-- BEGIN --

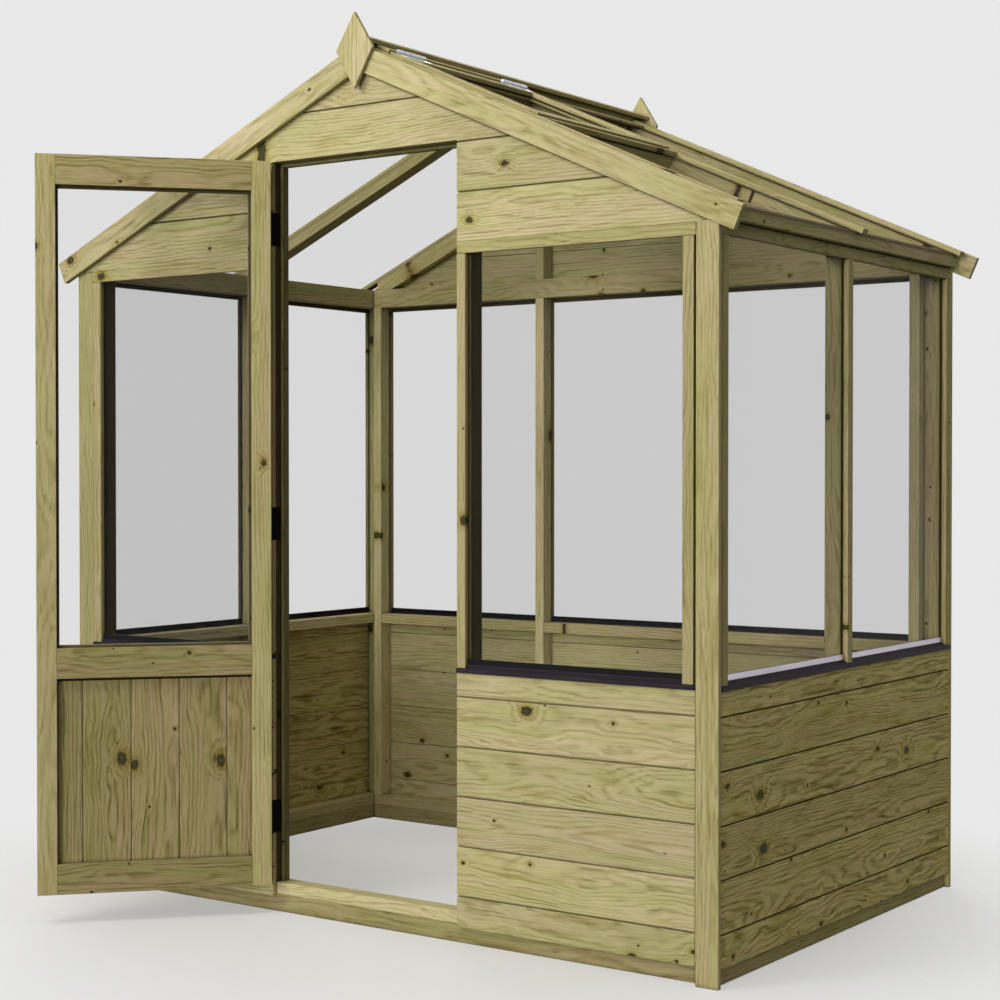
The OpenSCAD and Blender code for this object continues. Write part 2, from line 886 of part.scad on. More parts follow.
module door_rebate() {
    edge = pane_bite + rebate_play;
    block(
        [stile_w - edge, clad_t - 1, mid_rail_top - edge],
        [door_w - stile_w + edge, clad_t + door_pane_t + 2 * slot_play, door_z1 - rail_h + edge]
    );
}

module door_stiles() {
    color(pine) on_door() difference() {
        union() {
            door_bar(0, stile_w, door_z0, door_z1);
            door_bar(door_w - stile_w, door_w, door_z0, door_z1);
        }
        door_rebate();
    }
}

module door_rails() {
    color(pine) on_door() difference() {
        union() for (z0 = [door_z0, mid_rail_z, door_z1 - rail_h])
            door_bar(stile_w, door_w - stile_w, z0, z0 + rail_h);
        door_rebate();
    }
}

// One upright board of the door, with a tongue or a groove where it meets another
module door_board_piece(u0, u1, grooved, tongued) {
    chamfer = 2;
    tongue_t = 4;
    tongue = 5;
    w0 = (clad_t - tongue_t) / 2;
    w1 = (clad_t + tongue_t) / 2;
    left = grooved
        ? [
            [u0 + chamfer, 0], [u0, chamfer], [u0, w0 - slot_play],
            [u0 + tongue + slot_play, w0 - slot_play], [u0 + tongue + slot_play, w1 + slot_play],
            [u0, w1 + slot_play], [u0, clad_t - chamfer], [u0 + chamfer, clad_t]
        ]
        : [[u0, 0], [u0, clad_t]];
    right = tongued
        ? [
            [u1 - chamfer, clad_t], [u1, clad_t - chamfer], [u1, w1], [u1 + tongue, w1],
            [u1 + tongue, w0], [u1, w0], [u1, chamfer], [u1 - chamfer, 0]
        ]
        : [[u1, clad_t], [u1, 0]];
    translate([0, 0, door_z0]) linear_extrude(door_split_z - door_z0) polygon(concat(left, right));
}

module door_boards() {
    count = ceil(door_w / door_board);
    edge_board = (door_w - (count - 2) * door_board) / 2;
    color(pine) on_door() for (i = [0 : count - 1]) {
        u0 = i == 0 ? 0 : edge_board + (i - 1) * door_board;
        u1 = i == count - 1 ? door_w : edge_board + i * door_board - butt_gap;
        door_board_piece(u0, u1, i > 0, i < count - 1);
    }
}

module door_beads() {
    low_top = mid_rail_top + bead_lip;
    high_z = door_z1 - rail_h - bead_lip;
    side = stile_w + bead_lip;
    color(pine) on_door() {
        block([0, 0, door_split_z], [door_w, clad_t, low_top]);
        block([0, 0, high_z], [door_w, clad_t, door_z1]);
        for (u0 = [0, door_w - side])
            block([u0, 0, low_top + butt_gap], [u0 + side, clad_t, high_z - butt_gap]);
    }
}

module door_pane() {
    color(clear) on_door() block(
        [stile_w - pane_bite, clad_t + slot_play, mid_rail_top - pane_bite],
        [door_w - stile_w + pane_bite, clad_t + slot_play + door_pane_t, door_z1 - rail_h + pane_bite]
    );
}

// Hinges: the knuckles take turns along the pin, three on the fixed leaf and two on the other

module knuckle(length, segments) {
    step = length / 5;
    for (i = segments)
        translate([0, 0, i * step + fit_gap / 2]) cylinder(r = knuckle_r, h = step - fit_gap);
}

fixed_segments = [0, 2, 4];
moving_segments = [1, 3];
clear_r = knuckle_r + fit_gap;

// Cuts a leaf back from the knuckles of the other leaf
module knuckle_room(length, segments) {
    step = length / 5;
    for (i = segments)
        translate([0, 0, i * step - fit_gap / 2]) cylinder(r = clear_r, h = step + fit_gap);
}

module fixed_leaf(length) {
    union() {
        difference() {
            children();
            knuckle_room(length, moving_segments);
        }
        knuckle(length, fixed_segments);
        translate([0, 0, fit_gap]) cylinder(r = pin_r, h = length - 2 * fit_gap);
    }
}

module moving_leaf(length) {
    difference() {
        union() {
            difference() {
                children();
                knuckle_room(length, fixed_segments);
            }
            knuckle(length, moving_segments);
        }
        translate([0, 0, -1]) cylinder(r = pin_r + pin_play, h = length + 2);
    }
}

door_hinge_z = [
    for (i = [0 : door_hinges - 1])
        door_z0 + door_hinge_end - door_hinge_len / 2
            + i * (door_z1 - door_z0 - 2 * door_hinge_end) / (door_hinges - 1)
];
door_leaf_w = axis_out + door_t - 1;

module door_post_leaves() {
    color(black) for (z = door_hinge_z)
        translate([hinge_x, hinge_y, z]) fixed_leaf(door_hinge_len)
            block([0, 0, 0], [leaf_t, door_leaf_w, door_hinge_len]);
}

module door_leaves() {
    color(black) on_door() translate([-door_gap, -axis_out, 0]) for (z = door_hinge_z)
        translate([0, 0, z]) moving_leaf(door_hinge_len)
            block([door_gap - leaf_t, 0, 0], [door_gap, door_leaf_w, door_hinge_len]);
}

// Vent

module vent_groove() {
    edge = pane_bite + rebate_play;
    block(
        [vent_s0 + vent_bar - edge, vent_y0 + vent_bar - edge, vent_pane_n - slot_play],
        [vent_s1 - vent_bar + edge, vent_y1 - vent_bar + edge, vent_pane_n + roof_pane_t + slot_play]
    );
}

module vent_frame() {
    color(pine) on_slope() difference() {
        union() {
            block([vent_s0, vent_y0, vent_n0], [vent_s1, vent_y0 + vent_bar, vent_n1]);
            block([vent_s0, vent_y1 - vent_bar, vent_n0], [vent_s1, vent_y1, vent_n1]);
            for (s0 = [vent_s0, vent_s1 - vent_bar])
                block(
                    [s0, vent_y0 + vent_bar + butt_gap, vent_n0],
                    [s0 + vent_bar, vent_y1 - vent_bar - butt_gap, vent_n1]
                );
        }
        vent_groove();
    }
}

module vent_pane() {
    color(clear) on_slope() block(
        [vent_s0 + vent_bar - pane_bite, vent_y0 + vent_bar - pane_bite, vent_pane_n],
        [vent_s1 - vent_bar + pane_bite, vent_y1 - vent_bar + pane_bite, vent_pane_n + roof_pane_t]
    );
}

// The vent's hinge axis lies on top of its frame, just below the ridge capping
vent_axis_s = ridge_rail_s + knuckle_r + 0.2;
vent_axis_n = vent_n1 + knuckle_r + 0.1;
vent_hinge_y = [
    vent_y0 + vent_hinge_end + vent_hinge_len / 2,
    vent_y1 - vent_hinge_end + vent_hinge_len / 2
];
vent_leaf_w = 28;

// Turns a hinge drawn along z to lie along the house
module at_vent_hinges() {
    on_slope() for (y = vent_hinge_y)
        translate([vent_axis_s, y, vent_axis_n]) rotate([90, 0, 0]) children();
}

module vent_rail_leaves() {
    back_x = ridge_rail_s - vent_axis_s;
    color(zinc) at_vent_hinges() fixed_leaf(vent_hinge_len)
        block([back_x, -vent_leaf_w / 2 - knuckle_r, 0], [back_x + leaf_t, 0, vent_hinge_len]);
}

module vent_leaves() {
    seat = vent_n1 - vent_axis_n;
    color(zinc) at_vent_hinges() moving_leaf(vent_hinge_len)
        block([0, seat, 0], [vent_leaf_w, seat + leaf_t, vent_hinge_len]);
}

ground_bearers();
threshold();
front_studs();
front_rails();
front_cladding_left();
front_cladding_right();
front_beads();
front_panes();
front_sills();
left_studs();
left_rails();
left_cladding();
left_beads();
left_panes();
left_sill();
right_studs();
right_rails();
right_cladding();
right_beads();
right_panes();
right_sill();
back_studs();
back_rails();
back_cladding();
back_beads();
back_panes();
back_sill();
front_gable_frame();
front_gable_cladding();
back_gable_frame();
back_gable_cladding();
door_head();
door_stops();
front_corner_strips();
back_corner_strips();
ridge_board();
mid_rafters();
vent_trimmers();
left_roof_panes();
right_roof_panes();
rafter_caps();
ridge_rails();
ridge_capping();
fascias();
front_bargeboards();
back_bargeboards();
back_packers();
front_finial();
back_finial();
door_stiles();
door_rails();
door_boards();
door_beads();
door_pane();
door_post_leaves();
door_leaves();
vent_frame();
vent_pane();
vent_rail_leaves();
vent_leaves();
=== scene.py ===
"""The looks of a small treated-timber greenhouse: boards, sills, panes and hinges, on a pale studio floor."""
import json
import math
import random
from collections import namedtuple

import bmesh
import bpy
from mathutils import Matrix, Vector

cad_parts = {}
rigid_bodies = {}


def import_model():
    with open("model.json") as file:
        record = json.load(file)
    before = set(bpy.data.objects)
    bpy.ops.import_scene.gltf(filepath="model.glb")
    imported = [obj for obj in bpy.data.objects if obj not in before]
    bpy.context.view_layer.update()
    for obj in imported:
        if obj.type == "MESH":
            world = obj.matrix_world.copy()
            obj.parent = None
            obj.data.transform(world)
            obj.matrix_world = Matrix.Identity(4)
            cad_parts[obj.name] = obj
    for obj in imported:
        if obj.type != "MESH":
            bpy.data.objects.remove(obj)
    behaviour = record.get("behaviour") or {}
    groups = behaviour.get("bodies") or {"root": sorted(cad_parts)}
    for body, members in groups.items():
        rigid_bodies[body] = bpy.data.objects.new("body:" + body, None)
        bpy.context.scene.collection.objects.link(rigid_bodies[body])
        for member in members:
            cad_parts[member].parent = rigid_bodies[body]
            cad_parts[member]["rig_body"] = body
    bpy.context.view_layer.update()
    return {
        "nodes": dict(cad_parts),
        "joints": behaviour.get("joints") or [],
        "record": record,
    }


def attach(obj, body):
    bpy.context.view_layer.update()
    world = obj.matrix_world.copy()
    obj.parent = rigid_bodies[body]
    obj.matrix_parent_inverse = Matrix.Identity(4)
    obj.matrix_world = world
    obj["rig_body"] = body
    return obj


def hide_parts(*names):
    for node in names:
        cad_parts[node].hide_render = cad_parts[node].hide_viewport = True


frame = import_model()


# Shader maths

# The Mix node has a set of sockets for each kind of data. These are the ones for colours
MIX_SHARE, MIX_FIRST, MIX_SECOND, MIX_RESULT = 0, 6, 7, 2


class Wire:
    """A socket of a material's nodes that adds, multiplies and so on as a number does."""

    def __init__(self, paint, socket):
        self.paint = paint
        self.socket = socket

    def _with(self, operation, *values):
        return self.paint.node("ShaderNodeMath", {"operation": operation}, *values)

    def __add__(self, other):
        return self._with("ADD", self, other)

    __radd__ = __add__

    def __mul__(self, other):
        return self._with("MULTIPLY", self, other)

    __rmul__ = __mul__

    def __sub__(self, other):
        return self._with("SUBTRACT", self, other)

    def __rsub__(self, other):
        return self._with("SUBTRACT", other, self)

    def __truediv__(self, other):
        return self._with("DIVIDE", self, other)

    def __pow__(self, power):
        return self._with("POWER", self, power)

    def __lt__(self, other):
        return self._with("LESS_THAN", self, other)

    def __gt__(self, other):
        return self._with("GREATER_THAN", self, other)

    def larger(self, other):
        return self._with("MAXIMUM", self, other)

    def sine(self):
        return self._with("SINE", self)

    def root(self):
        return self._with("SQRT", self)

    def step(self, low, high, out_low=0.0, out_high=1.0):
        """Goes smoothly from out_low to out_high as this goes from low to high."""
        settings = {"interpolation_type": "SMOOTHSTEP"}
        return self.paint.node("ShaderNodeMapRange", settings, self, low, high, out_low, out_high)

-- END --

Copy down every line of the material above that includes the string "objects".

RESPONSE TO THIS EXERCISE:
    before = set(bpy.data.objects)
    imported = [obj for obj in bpy.data.objects if obj not in before]
            bpy.data.objects.remove(obj)
        rigid_bodies[body] = bpy.data.objects.new("body:" + body, None)
        bpy.context.scene.collection.objects.link(rigid_bodies[body])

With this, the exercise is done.